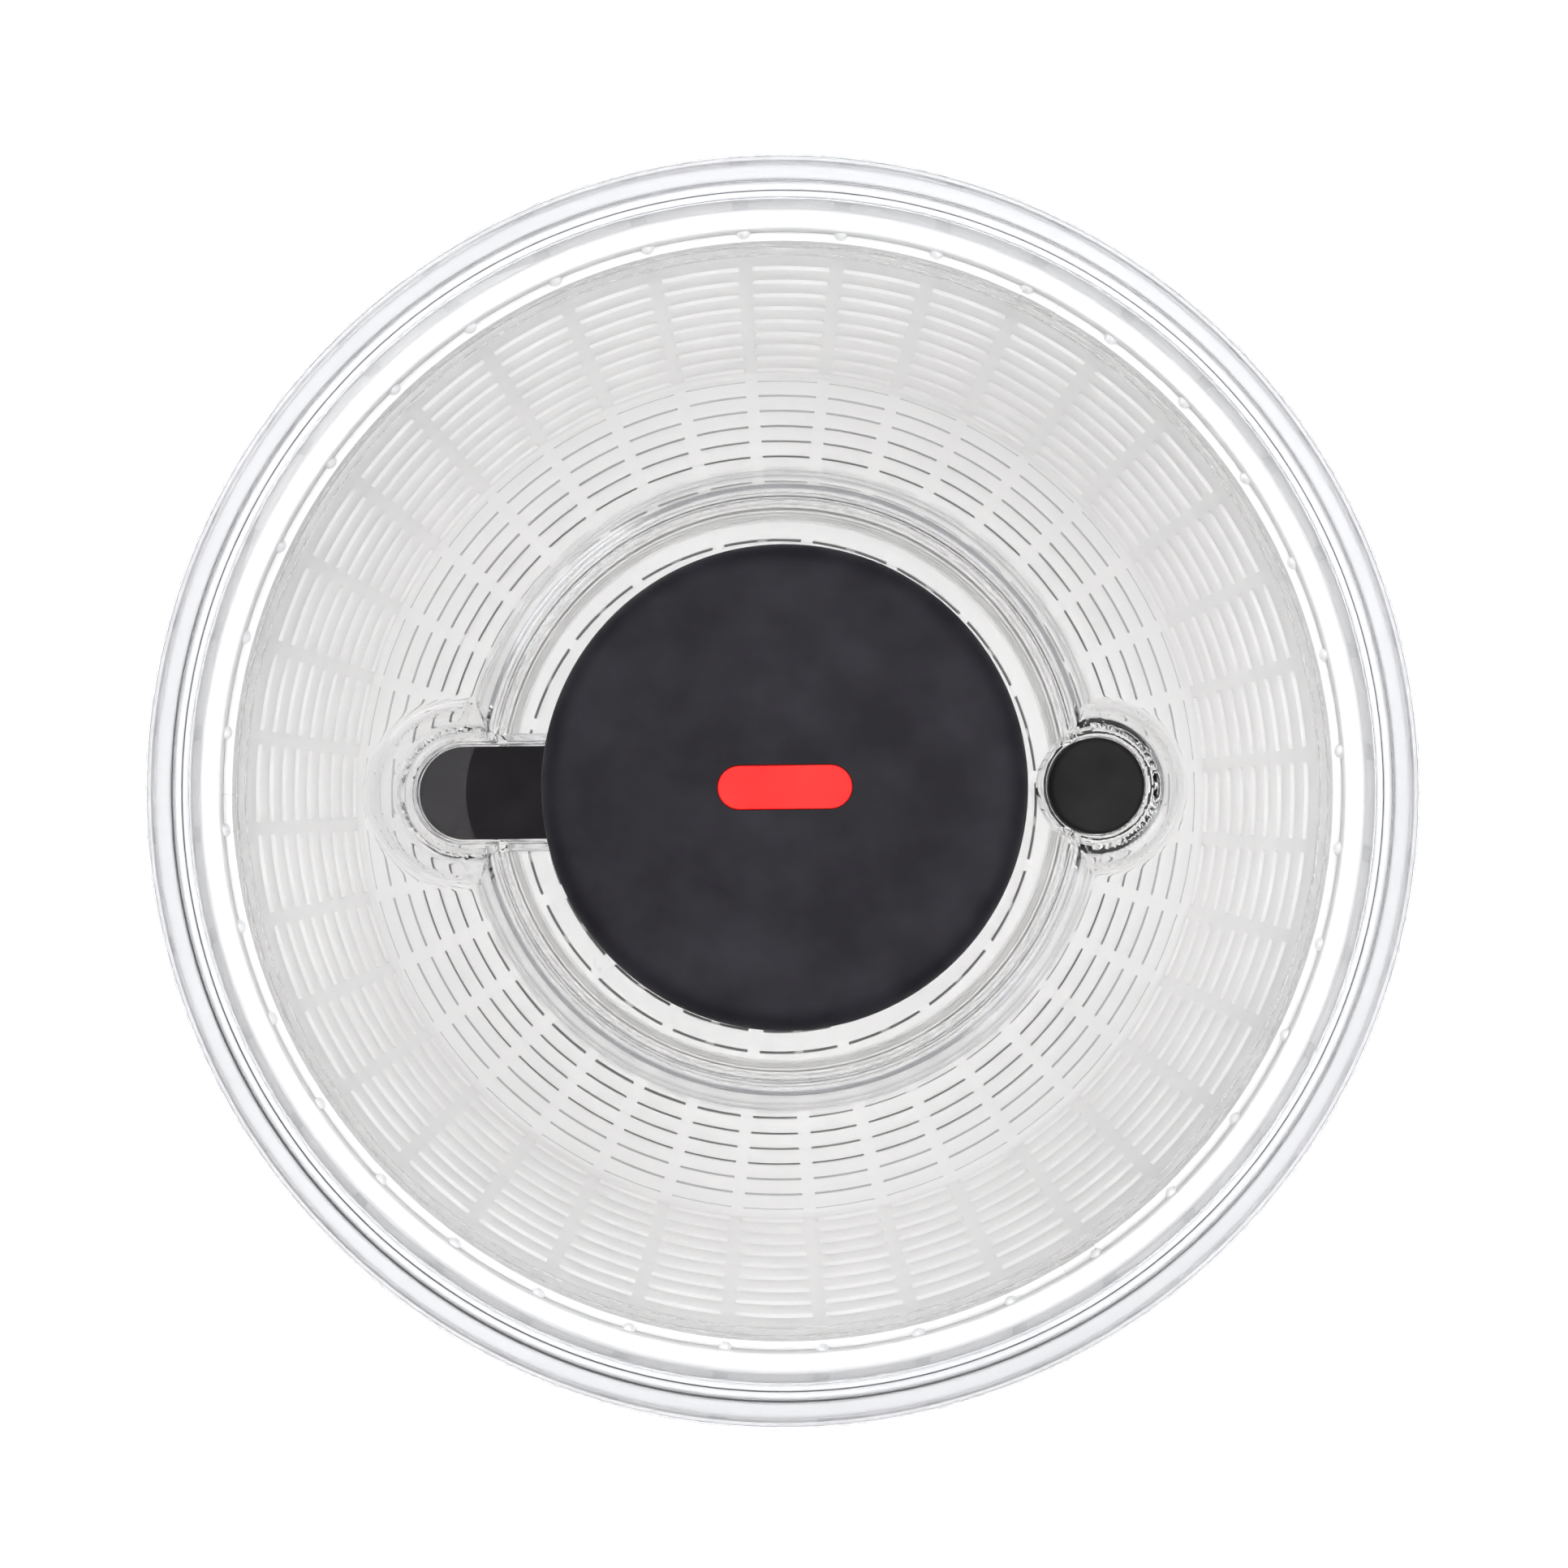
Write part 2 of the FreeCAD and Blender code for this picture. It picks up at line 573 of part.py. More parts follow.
# ---- Pump mechanism ----
def make_mechanism_housing():
    """Hat-shaped housing on the well floor, with a sleeve that guides the knob."""
    foot_z = WELL_FLOOR[0] + PLAY
    hat = revolve([
        (HAT_R[1], HAT_Z[0]),
        (HAT_R[3], HAT_Z[0]),
        (HAT_R[3], HAT_Z[1], 0.8),
        (HAT_R[2], HAT_Z[1]),
        (HAT_R[2], HAT_Z[3], 1.0),
        (SLEEVE_R[1], HAT_Z[3]),
        (SLEEVE_R[1], SLEEVE_TOP),
        (SLEEVE_R[0], SLEEVE_TOP),
        (SLEEVE_R[0], foot_z),
        (HAT_R[0], foot_z),
        (HAT_R[0], HAT_Z[2]),
        (HAT_R[1], HAT_Z[2]),
    ])
    hole = rod(1.5, HAT_Z[0] - 1.0, HAT_Z[1] + 1.0, HOUSING_SCREW_R)
    return hat.cut(Part.makeCompound(around(hole, HOUSING_SCREW_COUNT, HOUSING_SCREW_START)))


def make_housing_screws():
    """Three screws down through the housing's flange into the lid's bosses."""
    one = screw(HOUSING_SCREW_R, HAT_Z[1], False, WELL_FLOOR[0] - 2.0)
    return Part.makeCompound(around(one, HOUSING_SCREW_COUNT, HOUSING_SCREW_START))


def make_knob_guide_bush():
    """Flanged bush in the mouth of the housing's sleeve."""
    return revolve([
        (BUSH_R, BUSH_Z[0]),
        (SLEEVE_R[0] - EASE, BUSH_Z[0]),
        (SLEEVE_R[0] - EASE, SLEEVE_TOP),
        (SLEEVE_R[1], SLEEVE_TOP),
        (SLEEVE_R[1], BUSH_Z[1], 0.4),
        (BUSH_R, BUSH_Z[1], 0.3),
    ])


def coil(radius, wire, low, high, turns):
    """Compression spring between two heights, as short straight runs with a many-sided section."""
    rise = high - low - wire
    steps = turns * COIL_STEPS
    side_turn = 2 * math.pi / COIL_SIDES
    corner_r = wire / 2 * math.sqrt(side_turn / math.sin(side_turn))   # same area as the round wire
    tilt = math.degrees(math.atan2(rise / turns, 2 * math.pi * radius))
    sections = []
    for step in range(steps + 1):
        corners = [Vector(corner_r * math.cos(side * side_turn), 0, corner_r * math.sin(side * side_turn))
                   for side in range(COIL_SIDES)]
        section = Part.makePolygon(corners + corners[:1])
        section.rotate(ORIGIN, Vector(1, 0, 0), tilt)
        section.translate(Vector(radius, 0, low + wire / 2 + rise * step / steps))
        sections.append(turned(section, 360.0 * step / COIL_STEPS))
    return Part.makeLoft(sections, True, True)


def make_return_spring():
    return coil(SPRING_R, SPRING_WIRE, HAT_Z[3], CORE_PLATE_Z[0], SPRING_TURNS)


# ---- Knob ----
def make_knob_grip():
    """Round palm knob, hollow underneath, with a shallow recess for the badge."""
    low, high = KNOB_Z
    inner = KNOB_R - KNOB_WALL
    grip = revolve([
        (inner, low),
        (KNOB_R, low, 0.8),
        (KNOB_R, high, 6.0),
        (0, high),
        (0, high - KNOB_WALL),
        (inner, high - KNOB_WALL, 3.5),
    ])
    run = BADGE_HALF[0] - BADGE_HALF[1]
    return grip.cut(slot_solid(BADGE_HALF[1] + 0.1, -run, run, high - BADGE_DEEP, high + 1))


def make_knob_core():
    """Plate, hollow plunger with its stop flange, and the skirt that hides the spring."""
    low, high = CORE_PLATE_Z
    screw_r = 2.1
    plate_r = KNOB_R - 4.0
    stop_r, stop_low, stop_high = PLUNGER_STOP
    core = revolve([
        (screw_r, low),
        (PLUNGER_R[0], low),
        (PLUNGER_R[0], stop_low),
        (stop_r, stop_low),
        (stop_r, stop_high),
        (PLUNGER_R[1], stop_high),
        (PLUNGER_R[1], low),
        (SKIRT_R[0], low),
        (SKIRT_R[0], SKIRT_LOW),
        (SKIRT_R[1], SKIRT_LOW),
        (SKIRT_R[1], low),
        (plate_r, low, 0.5),
        (plate_r, high),
        (screw_r, high),
    ])
    window_z = TONGUE_Z[0] - PLAY + KNOB_STROKE
    window_half = TONGUE_HALF + 1.2
    window = box((-SKIRT_R[1] - 3, -SKIRT_R[0] + 4), (-window_half, window_half),
                 (window_z, window_z + TONGUE_Z[1] - TONGUE_Z[0] + 3 * PLAY))
    return core.cut(window)


def make_knob_badge():
    """Plain stadium inlay in the top of the knob."""
    run = BADGE_HALF[0] - BADGE_HALF[1]
    badge = slot_solid(BADGE_HALF[1], -run, run, KNOB_Z[1] - BADGE_DEEP, KNOB_Z[1] + 0.2)
    rim = [edge for edge in badge.Edges if edge.BoundBox.ZMin > KNOB_Z[1] + 0.1]
    return badge.makeFillet(0.35, rim)


def make_spindle_screw():
    """Screw down through the core's plate into the spindle."""
    return screw(0.0, CORE_PLATE_Z[1], False, SPINDLE_Z[1] - 9.5, 3.6, 1.85)


# ---- Brake ----
def at_button(shape):
    """Moves a piece made about Z to the button's axis."""
    shape.translate(Vector(BUTTON_X, 0, 0))
    return shape


def make_brake_button():
    """Hollow cap on a stem, grooved for its clip and ending in the pin that carries the pad."""
    skirt_low, room_top, crown = CAP_Z
    groove_r, groove_low, groove_high = BRAKE_GROOVE
    return at_button(revolve([
        (0, BRAKE_PAD_LOW - 0.1),
        (BRAKE_PIN_R, BRAKE_PAD_LOW - 0.1),
        (BRAKE_PIN_R, BRAKE_STEM_LOW),
        (BRAKE_STEM_R, BRAKE_STEM_LOW),
        (BRAKE_STEM_R, groove_low),
        (groove_r, groove_low),
        (groove_r, groove_high),
        (BRAKE_STEM_R, groove_high),
        (BRAKE_STEM_R, room_top),
        (CAP_R[0], room_top),
        (CAP_R[0], skirt_low),
        (CAP_R[1], skirt_low),
        (CAP_R[1], crown, 1.4),
        (0, crown),
    ]))


def make_brake_clip():
    """Open retaining clip under the tube's floor."""
    groove_r, groove_low, groove_high = BRAKE_GROOVE
    clip = ring(groove_r + EASE, BRAKE_CLIP_R, groove_low + EASE, groove_high - EASE)
    mouth = box((0, BRAKE_CLIP_R + 1), (-1.2, 1.2), (groove_low - 1, groove_high + 1))
    return at_button(clip.cut(mouth))


def make_brake_pad():
    """Soft pad that rubs on the disc."""
    return at_button(revolve([
        (BRAKE_PIN_R, BRAKE_PAD_LOW),
        (BRAKE_PAD_R, BRAKE_PAD_LOW, 0.3),
        (BRAKE_PAD_R, BRAKE_STEM_LOW),
        (BRAKE_PIN_R, BRAKE_STEM_LOW),
    ]))


def make_brake_spring():
    """Light spring between the tube's floor and the cap."""
    radius, wire, turns = BRAKE_SPRING
    return at_button(coil(radius, wire, TUBE_Z[1], CAP_Z[1], turns))


# ---- Lock ----
def make_lock_lever():
    """Sliding lever with a finger ridge between two dishes, a locking tongue and a stem."""
    low = TROUGH_FLOOR[1] + PLAY
    body = slot_solid(LEVER_HALF, LEVER_END_X, LEVER_INNER_X + 10.0, low, LEVER_TOP)
    body = body.cut(box((LEVER_INNER_X, 0.0), (-15, 15), (low - BEYOND, LEVER_TOP + BEYOND)))
    drop = DISH_SPHERE_R - math.sqrt(DISH_SPHERE_R ** 2 - DISH_R ** 2)
    for side in (-1, 1):
        middle = Vector(LEVER_RIDGE_X + side * (DISH_R + DISH_GAP), 0, LEVER_TOP + DISH_SPHERE_R - drop)
        body = body.cut(Part.makeSphere(DISH_SPHERE_R, middle))
    tongue = box(TONGUE_X, (-TONGUE_HALF, TONGUE_HALF), TONGUE_Z)
    stem = rod(LOCK_STEM_R, LOCK_STEM_LOW, low + 1.0, LOCK_STEM_X)
    groove = ring(LOCK_GROOVE[0], LOCK_STEM_R + 0.6, LOCK_GROOVE[1], LOCK_GROOVE[2])
    groove.translate(Vector(LOCK_STEM_X, 0, 0))
    return united(body, [tongue, stem]).cut(groove)


def make_lock_clip():
    """Open clip that keeps the lever on its channel."""
    groove_r, groove_low, groove_high = LOCK_GROOVE
    clip = ring(groove_r + EASE, LOCK_CLIP_R, groove_low + EASE, groove_high - EASE)
    clip = clip.cut(box((0, LOCK_CLIP_R + 1), (-1.2, 1.2), (groove_low - 1, groove_high + 1)))
    clip.translate(Vector(LOCK_STEM_X, 0, 0))
    return clip


# ---- Bearings and small rings ----
def make_thrust_washer():
    return ring(HUB_R + 0.1, 22.0, PLATE_Z[1] + EASE, 126.3, 0.3)


def make_hub_bearing():
    """Plain bearing pressed into the well floor."""
    bore = HUB_R + 0.08
    return revolve([
        (bore, 126.4),
        (WELL_HOLE_R + 3.0, 126.4, 0.3),
        (WELL_HOLE_R + 3.0, WELL_FLOOR[0]),
        (WELL_HOLE_R - EASE, WELL_FLOOR[0]),
        (WELL_HOLE_R - EASE, WELL_FLOOR[1]),
        (bore, WELL_FLOOR[1]),
    ])


def make_hub_retaining_ring():
    """Open ring in the hub's groove."""
    clip = ring(HUB_R - 1.0 + EASE, 19.4, HUB_GROOVE_Z[0] + EASE, HUB_GROOVE_Z[1] - EASE)
    return clip.cut(box((0, 22), (-1.5, 1.5), (HUB_GROOVE_Z[0] - 1, HUB_GROOVE_Z[1] + 1)))


PARTS = {
    "bowl": make_bowl,
    "bowl_base_ring": make_bowl_base_ring,
    "basket": make_basket,
    "lid_cover": make_lid_cover,
    "drive_disc": make_drive_disc,
    "drive_hub": make_drive_hub,
    "disc_screws": make_disc_screws,
    "thrust_washer": make_thrust_washer,
    "hub_bearing": make_hub_bearing,
    "hub_retaining_ring": make_hub_retaining_ring,
    "drive_nut": make_drive_nut,
    "nut_washer": make_nut_washer,
    "mechanism_housing": make_mechanism_housing,
    "housing_screws": make_housing_screws,
    "knob_guide_bush": make_knob_guide_bush,
    "return_spring": make_return_spring,
    "knob_grip": make_knob_grip,
    "knob_core": make_knob_core,
    "knob_badge": make_knob_badge,
    "spiral_spindle": make_spiral_spindle,
    "spindle_screw": make_spindle_screw,
    "brake_button": make_brake_button,
    "brake_spring": make_brake_spring,
    "brake_clip": make_brake_clip,
    "brake_pad": make_brake_pad,
    "lock_lever": make_lock_lever,
    "lock_clip": make_lock_clip,
}

os.makedirs("parts", exist_ok=True)
for name, make in PARTS.items():
    shape = make()
    print(name, "solids", len(shape.Solids), "valid", shape.isValid(), "volume", round(shape.Volume))
    shape.exportStep("parts/" + name + ".step")
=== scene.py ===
import math

import bmesh
import bpy
import numpy as np
from mathutils import Matrix, Vector


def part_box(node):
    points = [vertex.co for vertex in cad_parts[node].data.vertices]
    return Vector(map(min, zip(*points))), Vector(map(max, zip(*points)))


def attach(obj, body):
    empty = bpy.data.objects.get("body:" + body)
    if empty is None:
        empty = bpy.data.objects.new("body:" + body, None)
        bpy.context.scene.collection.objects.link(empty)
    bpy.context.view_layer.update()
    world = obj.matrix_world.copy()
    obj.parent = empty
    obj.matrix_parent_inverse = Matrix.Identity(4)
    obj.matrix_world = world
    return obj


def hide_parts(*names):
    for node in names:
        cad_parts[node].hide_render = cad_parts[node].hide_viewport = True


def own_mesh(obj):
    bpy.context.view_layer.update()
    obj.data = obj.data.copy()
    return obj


# Looks of the salad spinner. Shapes here are written in millimetres in the frame's own axes and are
# scaled to metres as each mesh is made: +X to the brake button, -X to the lock lever, +Z up.

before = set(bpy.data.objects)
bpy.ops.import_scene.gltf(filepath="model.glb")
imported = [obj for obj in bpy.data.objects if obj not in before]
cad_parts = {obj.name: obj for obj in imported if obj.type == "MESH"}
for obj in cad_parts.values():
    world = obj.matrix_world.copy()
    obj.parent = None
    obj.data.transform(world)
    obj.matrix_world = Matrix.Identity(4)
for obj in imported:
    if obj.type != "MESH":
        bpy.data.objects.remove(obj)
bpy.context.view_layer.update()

MM = 0.001


def node_box(name):
    """Lowest and highest corner of a frame node, in millimetres."""
    low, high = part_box(name)
    return [value / MM for value in low], [value / MM for value in high]


# ---- Sizes read from the frame ----
BUTTON_LOW, BUTTON_HIGH = node_box("brake_button")
LID_R = node_box("lid_cover")[1][0]
BOWL_TOP = node_box("bowl")[1][2]
BUTTON_X = (BUTTON_LOW[0] + BUTTON_HIGH[0]) / 2

# ---- Sizes shared by several pieces ----
BOWL_IN_R = 125.9
BOWL_TAPER = 0.1192
BOWL_WALL = 2.2
BOWL_FLOOR = (4.0, 6.5)
BOWL_LIP_R = 131.0
BOWL_LIP_HIGH = 2.5
FOOT_R = (86.0, 88.0)
FOOT_Z = 2.1
PIVOT_TOP = 22.0
LAND_Z = 169.0
DOME_EDGE = (124.0, 152.5)
DOME_TOP = (66.0, 160.0)
WELL_R = (57.8, 58.5)
WELL_FLOOR = (128.0, 130.0)
WELL_HOLE_R = 20.0
WELL_UNDER = (60.1, 166.2)    # where the well's outside meets the underside of the land
SKIN = 2.0
RIM_TOP = 155.0
RIM_LOW = 147.0
RIM_IN_R = 131.45
RIM_SEAT_Z = 150.3
SPIGOT_R = (123.2, 125.0)
SPIGOT_LOW = 146.0
TROUGH_HALF = 9.95
TROUGH_FLOOR = (155.5, 157.5)
TROUGH_TOP = 168.3
TROUGH_INNER_X = -34.0
LEVER_END_X = -65.3
LEVER_STEM_X = (-48.0, -42.0)
LEVER_STEM_HALF = 2.8
TUBE_R = (10.15, 11.5)
TUBE_Z = (152.0, 169.0)
BUTTON_STEM_HOLE_R = 3.05
DISC_TOP = 146.4
DISC_R = 114.8
DISC_EDGE_LOW = 139.0
NECK_R = (60.3, 62.1)
PLATE_Z = (122.0, 124.0)
PLATE_HOLE_R = 17.1
LUG_COUNT = 3
LUG_BEARING = 181.7
LUG_TIP_R = 121.0
LUG_HALF = 4.0
LUG_LEVELS = ((143.4, 0.4), (143.7, 0.0), (144.9, 0.0), (145.2, 0.4))    # height, chamfer
BASKET_IN_R = 117.6
BASKET_TOP = 144.0
BASKET_TAPER = 0.1352
BASKET_FLOOR = (17.0, 19.0)
BASKET_SKIN = 1.8
LIP_OUT_R = 122.0
LIP_Z = (141.5, 145.0)
CUP_OUT_R = 13.0
RIB_COUNT = 36
RIB_PITCH = 360.0 / RIB_COUNT
RIB_START = 3.4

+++

YOUR INSTRUCTIONS:
Starting with the line with "for name, make" and ending with the line with "for node in", extract every line exactly and nothing outside that span.

EXPECTED ANSWER:
for name, make in PARTS.items():
    shape = make()
    print(name, "solids", len(shape.Solids), "valid", shape.isValid(), "volume", round(shape.Volume))
    shape.exportStep("parts/" + name + ".step")
=== scene.py ===
import math

import bmesh
import bpy
import numpy as np
from mathutils import Matrix, Vector


def part_box(node):
    points = [vertex.co for vertex in cad_parts[node].data.vertices]
    return Vector(map(min, zip(*points))), Vector(map(max, zip(*points)))


def attach(obj, body):
    empty = bpy.data.objects.get("body:" + body)
    if empty is None:
        empty = bpy.data.objects.new("body:" + body, None)
        bpy.context.scene.collection.objects.link(empty)
    bpy.context.view_layer.update()
    world = obj.matrix_world.copy()
    obj.parent = empty
    obj.matrix_parent_inverse = Matrix.Identity(4)
    obj.matrix_world = world
    return obj


def hide_parts(*names):
    for node in names:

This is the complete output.